Once the rover reaches Mars, the rotorcraft will undergo a month-long test to demonstrate the viability and potential of heavier-than-air vehicles on the Red Planet.
NASA will need to find a suitable location to deploy the helicopter down from the vehicle and place it on the ground. Once the batteries are charged and a variety of tests are performed, controllers on Earth will command the helicopter to takes its first autonomous flight.
“We don’t have a pilot and Earth will be several light minutes away, so there is no way to joystick this mission in real time,” Mimi Aung, Mars Helicopter project manager at JPL, said in a statement. “Instead, we have an autonomous capability that will be able to receive and interpret commands from the ground, and then fly the mission on its own.”
The full 30-day flight test campaign will include up to five flights of incrementally further flight distances up to a few hundred meters, and durations as long as 90 seconds. On its first flight, the helicopter will make a short vertical climb to 10 feet, where it will hover for about 30 seconds.
The rover then will be driven away from the helicopter to a safe distance from which it will relay commands.
The Mars Helicopter started in August 2013 as a technology development project at NASA’s Jet Propulsion Laboratory (JPL). After four years of design, testing and redesign, the final version was a craft that weighs less than four pounds.
The aircrafts fuselage is only about the size of a softball and it also includes twin, counter-rotating blades that can slice through the thin Martian atmosphere at nearly 3,000 revolutions per minute, almost 10 times the rate of helicopter blades on Earth.
“Exploring the Red Planet with NASA’s Mars Helicopter exemplifies a successful marriage of science and technology innovation and is a unique opportunity to advance Mars exploration for the future,” Thomas Zurbuchen, Associate Administrator for NASA’s Science Mission Directorate at the agency headquarters in Washington, said in a statement. “After the Wright Brothers proved 117 years ago that powered, sustained, and controlled flight was possible here on Earth, another group of American pioneers may prove the same can be done on another world.”

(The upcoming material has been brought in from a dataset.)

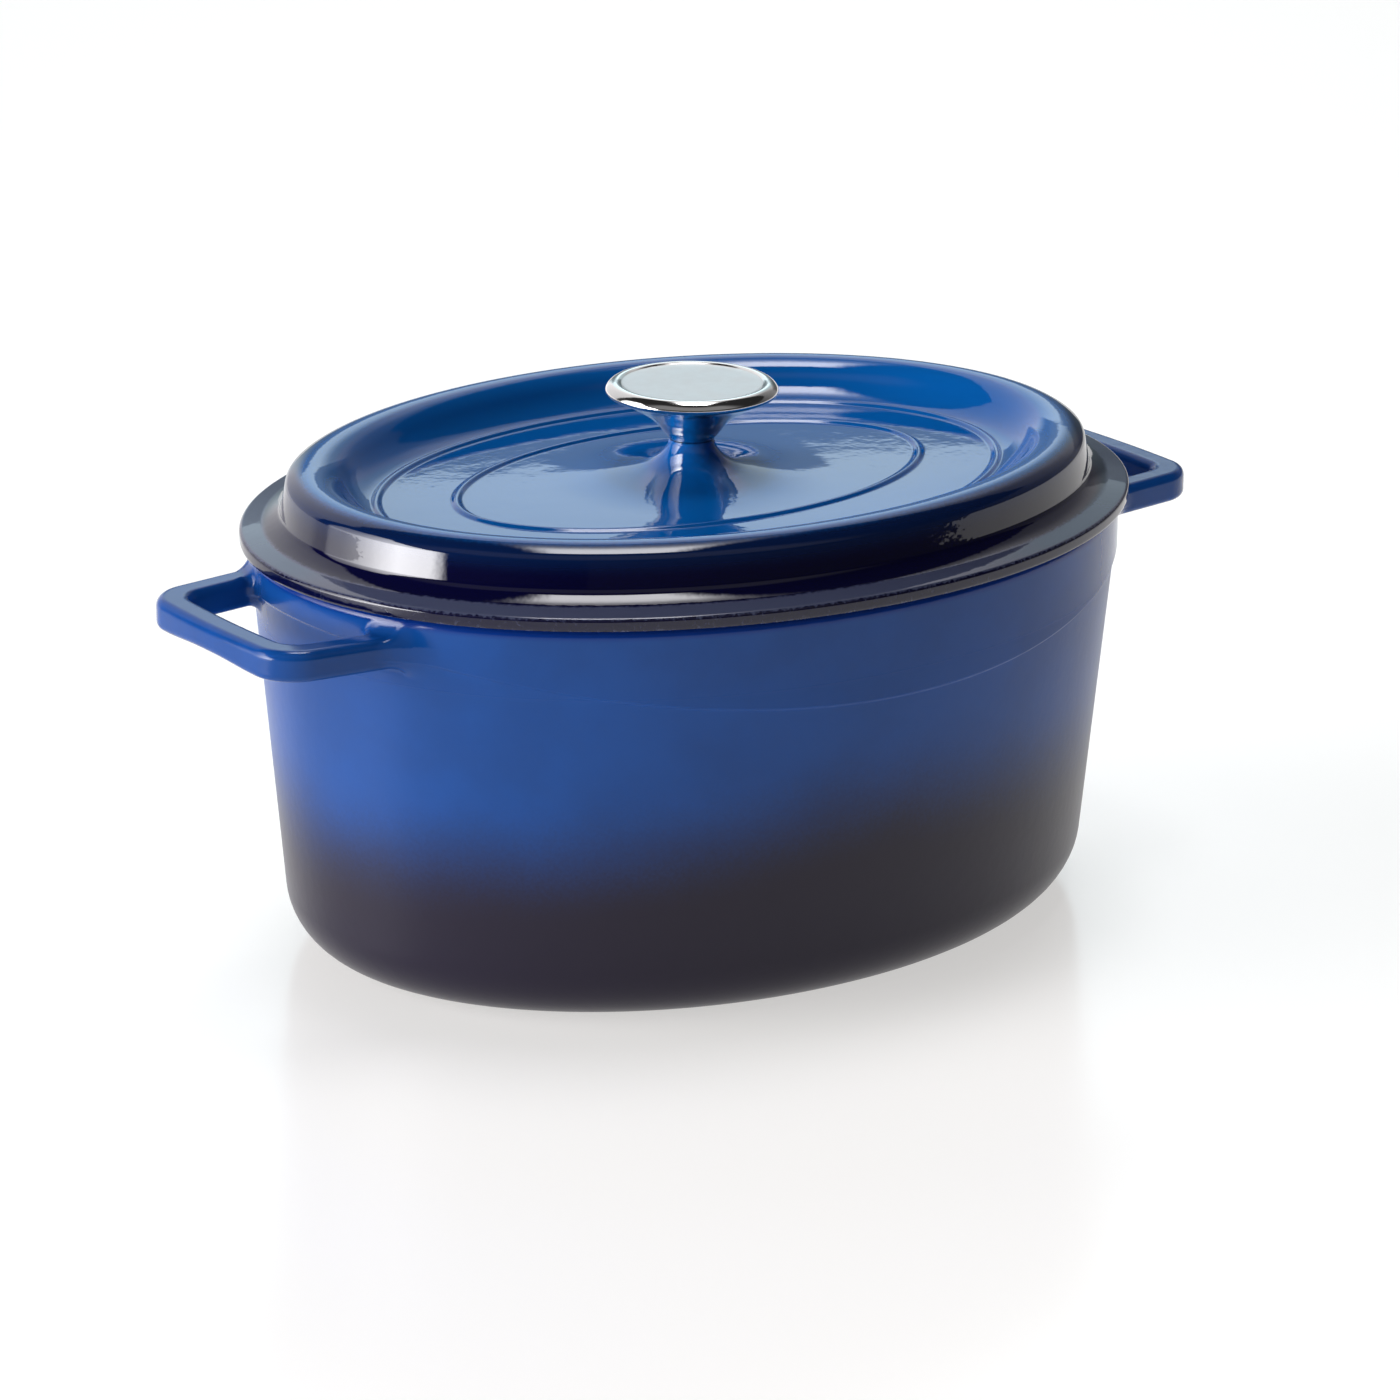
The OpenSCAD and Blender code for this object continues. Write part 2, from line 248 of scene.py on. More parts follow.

Flying a helicopter on Mars will be challenging and there is no guarantee of success, said scientists.
“The altitude record for a helicopter flying here on Earth is about 40,000 feet,” Aung said. “The atmosphere of Mars is only one percent that of Earth, so when our helicopter is on the Martian surface, it’s already at the Earth equivalent of 100,000 feet up.
“To make it fly at that low atmospheric density, we had to scrutinize everything, make it as light as possible while being as strong and as powerful as it can possibly be,” she added.
Mars 2020 will launch on a United Launch Alliance (ULA) Atlas V rocket from Space Launch Complex 41 at Cape Canaveral Air Force Station in Florida, and is expected to reach Mars in February 2021.
The rover will conduct geological assessments of its landing site on Mars, determine the habitability of the environment, search for signs of ancient Martian life, and assess natural resources and hazards for future human explorers.
Scientists will use the instruments aboard the rover to identify and collect samples of rock and soil, encase them in sealed tubes, and leave them on the planet’s surface for potential return to Earth on a future Mars mission.